What is being asked
Would you return the complete listing below word for word?

--------

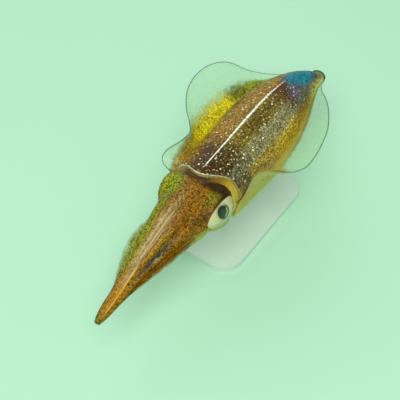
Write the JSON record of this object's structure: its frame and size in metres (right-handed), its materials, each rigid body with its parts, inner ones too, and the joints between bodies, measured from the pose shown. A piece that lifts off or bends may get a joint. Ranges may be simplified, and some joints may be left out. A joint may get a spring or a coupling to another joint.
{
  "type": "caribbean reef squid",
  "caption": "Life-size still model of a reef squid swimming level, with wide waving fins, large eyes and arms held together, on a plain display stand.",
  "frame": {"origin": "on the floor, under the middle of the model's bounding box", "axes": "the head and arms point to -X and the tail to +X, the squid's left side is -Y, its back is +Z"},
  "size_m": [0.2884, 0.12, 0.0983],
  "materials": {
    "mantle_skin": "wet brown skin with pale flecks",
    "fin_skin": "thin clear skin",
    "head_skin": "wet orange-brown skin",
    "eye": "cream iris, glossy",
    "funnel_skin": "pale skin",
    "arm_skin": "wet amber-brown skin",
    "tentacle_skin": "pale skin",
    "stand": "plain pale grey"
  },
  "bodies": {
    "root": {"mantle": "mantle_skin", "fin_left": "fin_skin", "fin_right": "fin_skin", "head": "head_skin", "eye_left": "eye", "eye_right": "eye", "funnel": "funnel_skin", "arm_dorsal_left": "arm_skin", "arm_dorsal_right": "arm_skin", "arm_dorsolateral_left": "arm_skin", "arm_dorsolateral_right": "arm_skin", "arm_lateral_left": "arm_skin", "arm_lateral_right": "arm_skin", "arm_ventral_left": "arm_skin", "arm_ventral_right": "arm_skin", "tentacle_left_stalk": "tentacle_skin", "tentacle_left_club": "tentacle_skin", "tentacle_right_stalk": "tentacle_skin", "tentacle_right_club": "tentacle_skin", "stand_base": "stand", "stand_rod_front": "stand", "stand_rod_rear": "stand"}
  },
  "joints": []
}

--------

Task response
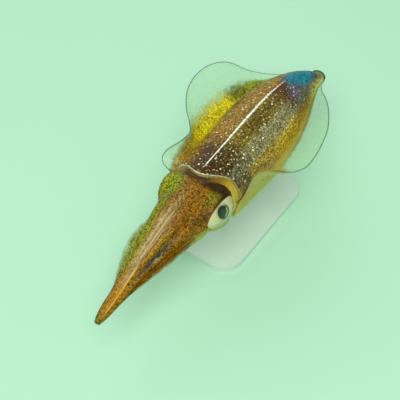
Write the JSON record of this object's structure: its frame and size in metres (right-handed), its materials, each rigid body with its parts, inner ones too, and the joints between bodies, measured from the pose shown. A piece that lifts off or bends may get a joint. Ranges may be simplified, and some joints may be left out. A joint may get a spring or a coupling to another joint.
{
  "type": "caribbean reef squid",
  "caption": "Life-size still model of a reef squid swimming level, with wide waving fins, large eyes and arms held together, on a plain display stand.",
  "frame": {"origin": "on the floor, under the middle of the model's bounding box", "axes": "the head and arms point to -X and the tail to +X, the squid's left side is -Y, its back is +Z"},
  "size_m": [0.2884, 0.12, 0.0983],
  "materials": {
    "mantle_skin": "wet brown skin with pale flecks",
    "fin_skin": "thin clear skin",
    "head_skin": "wet orange-brown skin",
    "eye": "cream iris, glossy",
    "funnel_skin": "pale skin",
    "arm_skin": "wet amber-brown skin",
    "tentacle_skin": "pale skin",
    "stand": "plain pale grey"
  },
  "bodies": {
    "root": {"mantle": "mantle_skin", "fin_left": "fin_skin", "fin_right": "fin_skin", "head": "head_skin", "eye_left": "eye", "eye_right": "eye", "funnel": "funnel_skin", "arm_dorsal_left": "arm_skin", "arm_dorsal_right": "arm_skin", "arm_dorsolateral_left": "arm_skin", "arm_dorsolateral_right": "arm_skin", "arm_lateral_left": "arm_skin", "arm_lateral_right": "arm_skin", "arm_ventral_left": "arm_skin", "arm_ventral_right": "arm_skin", "tentacle_left_stalk": "tentacle_skin", "tentacle_left_club": "tentacle_skin", "tentacle_right_stalk": "tentacle_skin", "tentacle_right_club": "tentacle_skin", "stand_base": "stand", "stand_rod_front": "stand", "stand_rod_rear": "stand"}
  },
  "joints": []
}